Funes was later named an official “pre-candidate”—a title reserved for Funes alone. The moniker was ostensibly forged by the party to buy time around what was becoming an evermore distracting wave of popular support craning to know if their candidate had support inside the FMLN’s inner circle, the Political Commission. But as rumors swarmed, Funes initiated a series of campaign-style trips, touching base with Salvadoran ex-pat strongholds in Los Angeles, upstate New York and Washington, DC.
An early September trip to Sao Paolo had Funes looking almost presidential as he squared up with Brazilian President Ignacio Lula de Silva.
Days later, CNN International announced that it had severed its contract with Funes, where he occasionally offered commentary on regional issues. Salvadoran Channel 21 cut Funes’ popular daily show “The Interview with Mauricio Funes” from its programming. Channel 15, which also broadcasts “The Interview,” said it would not renew its contract with the rising star. Neither Funes nor station management would reveal the broadcast’s terminal date. The wave of terminations were received much differently than Funes’ abrupt firing by Channel 12 a few years ago.
The 2009 election marks a watershed political moment for El Salvador, which ended a bloody 12-year civil war in 1992 with the signing of a peace pact between FMLN rebels and the US-backed government and army. The election marks the first time since the FMLN’s initial foray electoral that Congressional and mayoral races-decided every three years- will coincide with the Presidential vote -decided every five years.
The Supreme Electoral Tribunal (TSE) set the stage in June when it ruled, in accordance with the ruling ARENA party position, that the 2009 elections should be split over two separate days. Under the TSE-approved scenario, 262 municipal mayors and 84 congressional deputies will be elected on January 18. The presidential contest will be held on March 15.
ARENA representatives had a difficult time arguing their position on the issue. ARENA pundits grumbled about how the Salvadoran electorate would make more sense of the election cycle if they were clear about what they were voting for. Why a single well-labeled ballot couldn’t accomplish that goal was left unclear. The FMLN favored concentrating all races onto a single ballot, a move that would save at least $4.1 million (and a whole lot of logistics of not having to motivate people to go to the polls twice.) But, said FMLN reps, they will play by whatever rules are meted out.
It is unclear which of the two major parties would benefit from the two-election scenario.
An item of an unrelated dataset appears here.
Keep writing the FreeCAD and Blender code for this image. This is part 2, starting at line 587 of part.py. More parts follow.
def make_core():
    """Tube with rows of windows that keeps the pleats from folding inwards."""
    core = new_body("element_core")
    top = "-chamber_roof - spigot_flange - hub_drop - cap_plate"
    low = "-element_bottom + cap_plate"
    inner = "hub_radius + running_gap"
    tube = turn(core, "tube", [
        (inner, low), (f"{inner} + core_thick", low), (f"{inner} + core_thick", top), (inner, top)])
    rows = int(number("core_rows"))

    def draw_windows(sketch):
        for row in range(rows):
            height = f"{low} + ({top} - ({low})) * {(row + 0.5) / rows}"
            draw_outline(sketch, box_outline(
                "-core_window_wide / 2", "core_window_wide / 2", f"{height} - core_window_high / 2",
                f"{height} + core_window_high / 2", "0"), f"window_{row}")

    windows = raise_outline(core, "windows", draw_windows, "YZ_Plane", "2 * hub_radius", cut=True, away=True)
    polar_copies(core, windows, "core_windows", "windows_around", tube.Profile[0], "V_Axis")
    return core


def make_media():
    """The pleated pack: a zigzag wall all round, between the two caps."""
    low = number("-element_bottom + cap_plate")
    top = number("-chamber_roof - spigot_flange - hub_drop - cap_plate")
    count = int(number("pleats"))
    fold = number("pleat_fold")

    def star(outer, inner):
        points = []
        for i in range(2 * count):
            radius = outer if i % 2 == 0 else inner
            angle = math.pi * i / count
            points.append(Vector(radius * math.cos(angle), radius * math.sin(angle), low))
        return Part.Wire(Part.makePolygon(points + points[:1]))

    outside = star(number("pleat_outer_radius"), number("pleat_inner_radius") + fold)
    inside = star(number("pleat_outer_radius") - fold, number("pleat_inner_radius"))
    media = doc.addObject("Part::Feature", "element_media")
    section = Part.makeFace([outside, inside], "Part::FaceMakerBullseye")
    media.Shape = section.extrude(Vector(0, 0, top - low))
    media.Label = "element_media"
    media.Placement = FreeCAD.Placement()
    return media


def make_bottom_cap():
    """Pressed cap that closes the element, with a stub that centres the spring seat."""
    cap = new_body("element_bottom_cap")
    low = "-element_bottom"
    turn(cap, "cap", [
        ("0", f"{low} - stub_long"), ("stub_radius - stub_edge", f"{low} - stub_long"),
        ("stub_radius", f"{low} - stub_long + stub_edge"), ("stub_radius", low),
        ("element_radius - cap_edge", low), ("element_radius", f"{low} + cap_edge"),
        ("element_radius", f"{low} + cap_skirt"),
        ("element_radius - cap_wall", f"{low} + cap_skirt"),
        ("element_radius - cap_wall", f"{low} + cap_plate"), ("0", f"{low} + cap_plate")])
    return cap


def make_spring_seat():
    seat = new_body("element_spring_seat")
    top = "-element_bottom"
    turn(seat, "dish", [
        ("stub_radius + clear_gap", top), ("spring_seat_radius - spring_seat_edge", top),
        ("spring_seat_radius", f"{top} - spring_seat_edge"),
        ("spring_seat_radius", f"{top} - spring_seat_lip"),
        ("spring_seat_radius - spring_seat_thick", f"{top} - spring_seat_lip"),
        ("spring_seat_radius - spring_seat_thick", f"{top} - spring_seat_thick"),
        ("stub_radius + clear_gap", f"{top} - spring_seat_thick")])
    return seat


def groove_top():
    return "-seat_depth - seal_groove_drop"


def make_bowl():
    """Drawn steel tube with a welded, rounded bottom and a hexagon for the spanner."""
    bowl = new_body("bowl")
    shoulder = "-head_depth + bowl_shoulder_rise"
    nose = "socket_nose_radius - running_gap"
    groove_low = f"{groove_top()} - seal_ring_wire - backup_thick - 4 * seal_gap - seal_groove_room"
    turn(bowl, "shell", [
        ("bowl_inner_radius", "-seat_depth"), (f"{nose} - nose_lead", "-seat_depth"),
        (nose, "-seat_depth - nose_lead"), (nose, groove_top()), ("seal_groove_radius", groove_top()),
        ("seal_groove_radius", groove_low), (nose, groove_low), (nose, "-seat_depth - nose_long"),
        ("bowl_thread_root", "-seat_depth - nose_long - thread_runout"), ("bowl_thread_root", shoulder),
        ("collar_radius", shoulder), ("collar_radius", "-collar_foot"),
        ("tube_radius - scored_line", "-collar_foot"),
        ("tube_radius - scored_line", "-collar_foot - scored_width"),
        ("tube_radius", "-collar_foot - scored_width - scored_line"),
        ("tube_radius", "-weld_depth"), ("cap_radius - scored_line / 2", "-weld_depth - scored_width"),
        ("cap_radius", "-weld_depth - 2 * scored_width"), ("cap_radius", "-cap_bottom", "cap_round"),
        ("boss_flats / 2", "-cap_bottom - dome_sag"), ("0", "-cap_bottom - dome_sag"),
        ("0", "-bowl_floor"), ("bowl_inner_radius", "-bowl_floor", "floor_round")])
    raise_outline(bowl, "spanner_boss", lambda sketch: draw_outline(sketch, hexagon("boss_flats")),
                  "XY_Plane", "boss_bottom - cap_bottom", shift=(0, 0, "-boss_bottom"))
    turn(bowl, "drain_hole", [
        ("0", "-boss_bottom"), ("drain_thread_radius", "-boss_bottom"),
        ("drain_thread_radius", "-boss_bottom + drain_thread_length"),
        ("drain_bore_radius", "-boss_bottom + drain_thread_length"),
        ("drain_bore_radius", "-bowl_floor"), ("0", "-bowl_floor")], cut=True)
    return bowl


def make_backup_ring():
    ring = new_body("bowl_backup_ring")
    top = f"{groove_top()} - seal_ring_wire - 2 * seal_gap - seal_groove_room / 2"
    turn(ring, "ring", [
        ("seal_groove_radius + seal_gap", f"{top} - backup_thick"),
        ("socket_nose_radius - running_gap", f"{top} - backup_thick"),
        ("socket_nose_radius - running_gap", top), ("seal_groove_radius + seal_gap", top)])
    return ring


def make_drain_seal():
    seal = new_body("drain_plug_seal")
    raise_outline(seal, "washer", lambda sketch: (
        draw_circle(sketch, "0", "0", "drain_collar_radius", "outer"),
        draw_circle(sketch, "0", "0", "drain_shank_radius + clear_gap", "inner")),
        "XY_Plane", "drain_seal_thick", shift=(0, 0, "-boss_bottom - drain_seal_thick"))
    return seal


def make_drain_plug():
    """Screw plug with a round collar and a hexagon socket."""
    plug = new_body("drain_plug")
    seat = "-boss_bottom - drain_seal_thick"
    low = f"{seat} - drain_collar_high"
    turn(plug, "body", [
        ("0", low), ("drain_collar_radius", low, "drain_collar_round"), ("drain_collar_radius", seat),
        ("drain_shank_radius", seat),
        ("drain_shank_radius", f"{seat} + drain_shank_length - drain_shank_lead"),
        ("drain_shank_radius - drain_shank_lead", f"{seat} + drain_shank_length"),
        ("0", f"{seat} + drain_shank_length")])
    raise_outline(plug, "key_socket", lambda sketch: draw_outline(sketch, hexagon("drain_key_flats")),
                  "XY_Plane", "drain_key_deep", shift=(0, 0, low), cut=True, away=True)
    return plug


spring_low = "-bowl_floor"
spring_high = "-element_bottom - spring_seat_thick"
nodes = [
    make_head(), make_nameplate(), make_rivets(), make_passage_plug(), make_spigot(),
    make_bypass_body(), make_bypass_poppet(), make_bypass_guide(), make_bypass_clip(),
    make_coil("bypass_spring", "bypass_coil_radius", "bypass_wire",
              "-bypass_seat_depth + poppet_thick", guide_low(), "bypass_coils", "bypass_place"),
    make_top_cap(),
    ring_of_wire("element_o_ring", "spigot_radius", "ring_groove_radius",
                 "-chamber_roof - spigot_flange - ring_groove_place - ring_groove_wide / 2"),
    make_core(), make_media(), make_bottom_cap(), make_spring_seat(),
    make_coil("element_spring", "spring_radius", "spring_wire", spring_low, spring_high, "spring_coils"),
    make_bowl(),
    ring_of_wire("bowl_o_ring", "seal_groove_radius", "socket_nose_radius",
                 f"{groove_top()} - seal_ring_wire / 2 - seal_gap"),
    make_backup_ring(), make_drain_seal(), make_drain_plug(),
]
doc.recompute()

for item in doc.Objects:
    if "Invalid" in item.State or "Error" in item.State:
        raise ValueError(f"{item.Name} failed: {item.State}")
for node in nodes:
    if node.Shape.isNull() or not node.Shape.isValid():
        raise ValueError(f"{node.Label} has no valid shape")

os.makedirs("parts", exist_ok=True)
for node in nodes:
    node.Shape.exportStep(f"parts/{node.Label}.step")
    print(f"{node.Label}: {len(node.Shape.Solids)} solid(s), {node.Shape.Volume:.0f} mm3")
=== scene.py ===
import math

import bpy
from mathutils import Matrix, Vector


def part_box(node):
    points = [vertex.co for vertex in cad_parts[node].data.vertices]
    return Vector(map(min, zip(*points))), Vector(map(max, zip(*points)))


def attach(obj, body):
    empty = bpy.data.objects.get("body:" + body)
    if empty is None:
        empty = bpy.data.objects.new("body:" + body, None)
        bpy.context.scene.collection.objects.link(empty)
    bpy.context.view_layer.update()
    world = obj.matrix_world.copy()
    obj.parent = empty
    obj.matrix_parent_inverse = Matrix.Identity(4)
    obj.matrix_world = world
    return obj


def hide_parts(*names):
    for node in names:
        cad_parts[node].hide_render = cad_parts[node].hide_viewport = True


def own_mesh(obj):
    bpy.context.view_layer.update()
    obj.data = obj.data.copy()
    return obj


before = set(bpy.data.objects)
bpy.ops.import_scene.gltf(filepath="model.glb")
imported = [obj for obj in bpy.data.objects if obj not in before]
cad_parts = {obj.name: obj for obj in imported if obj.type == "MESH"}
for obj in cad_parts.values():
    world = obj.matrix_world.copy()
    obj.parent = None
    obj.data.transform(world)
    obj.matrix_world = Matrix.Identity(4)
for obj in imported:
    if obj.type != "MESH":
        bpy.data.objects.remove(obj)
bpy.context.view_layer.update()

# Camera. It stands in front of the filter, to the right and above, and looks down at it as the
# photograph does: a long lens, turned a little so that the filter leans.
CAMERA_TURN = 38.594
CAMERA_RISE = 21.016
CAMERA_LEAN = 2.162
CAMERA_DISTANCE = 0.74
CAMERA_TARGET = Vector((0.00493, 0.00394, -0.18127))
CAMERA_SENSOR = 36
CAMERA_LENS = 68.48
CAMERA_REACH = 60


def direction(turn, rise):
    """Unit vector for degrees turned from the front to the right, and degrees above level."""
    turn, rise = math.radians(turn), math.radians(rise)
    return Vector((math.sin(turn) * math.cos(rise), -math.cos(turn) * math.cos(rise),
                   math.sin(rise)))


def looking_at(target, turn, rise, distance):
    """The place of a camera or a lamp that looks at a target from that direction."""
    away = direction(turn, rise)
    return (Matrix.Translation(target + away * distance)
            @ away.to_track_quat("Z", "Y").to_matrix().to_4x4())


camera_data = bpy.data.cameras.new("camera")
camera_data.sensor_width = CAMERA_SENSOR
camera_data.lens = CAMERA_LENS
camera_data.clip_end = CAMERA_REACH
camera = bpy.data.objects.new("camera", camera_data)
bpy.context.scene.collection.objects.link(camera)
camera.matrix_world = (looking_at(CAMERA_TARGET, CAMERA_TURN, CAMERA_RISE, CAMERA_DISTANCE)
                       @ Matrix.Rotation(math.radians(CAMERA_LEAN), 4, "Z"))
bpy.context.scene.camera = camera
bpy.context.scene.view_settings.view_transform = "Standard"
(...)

Pundits widely agreed that smaller parties, like the right-leaning PDC, would suffer since they had leaner election-oriented organizations at their disposal.
Meanwhile, major players within ARENA simultaneously tried to take aim at Funes while positioning themselves for what is sure to be a knock-down, drag out internal battle within the party founded by former death squad leader, Roberto D’Aubuisson. Piggybacking off the attention given to the Funes announcement, El Salvador’s Vice President and former USAID functionary, Ana Vilma de Escobar, announced her intention to become the Arena nominee, but without much fanfare within the party. Few observers lend her candidacy much seriousness.
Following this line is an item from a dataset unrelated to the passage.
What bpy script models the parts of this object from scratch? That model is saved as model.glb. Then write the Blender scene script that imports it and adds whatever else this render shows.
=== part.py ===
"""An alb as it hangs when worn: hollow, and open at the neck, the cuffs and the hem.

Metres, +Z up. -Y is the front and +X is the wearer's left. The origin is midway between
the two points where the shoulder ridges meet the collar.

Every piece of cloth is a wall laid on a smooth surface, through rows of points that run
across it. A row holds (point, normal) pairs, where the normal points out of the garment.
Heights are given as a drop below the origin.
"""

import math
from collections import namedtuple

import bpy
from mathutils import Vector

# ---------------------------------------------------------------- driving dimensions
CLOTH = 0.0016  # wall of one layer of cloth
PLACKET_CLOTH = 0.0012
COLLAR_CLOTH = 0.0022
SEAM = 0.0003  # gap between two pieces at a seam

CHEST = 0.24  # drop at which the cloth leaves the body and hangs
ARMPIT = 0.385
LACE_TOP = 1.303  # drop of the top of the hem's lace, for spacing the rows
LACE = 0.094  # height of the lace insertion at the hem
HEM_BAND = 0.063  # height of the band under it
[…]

Rene Figueroa, Minister of Public Security and Justice, has also thrown his hat into the ring. He is also Vice President for Ideology for ARENA and the former Minister of the Interior. Considered by some US solidarity activists to be “the Karl Rove of El Salvador,” Figueroa is well-known for his implementation of the “Iron Fist” policies targeted at the MS and 18th Street gangs. He is considered the intellectual author of the “anti-terrorism” legislation, passed in late 2006.
Along with Felix Safie, the Attorney General, Figueroa has pressed hard for the prosecution of 13 activists under the terror legislation. The 13 were arrested on July 2nd at a protest against President Saca’s unveiling of a national program to further privatize various public services, including water. Figueroa took issue with a recent UN report that was critical of the Salvadoran criminal justice system and which found that only 3% of murders in El Salvador result in successful prosecutions.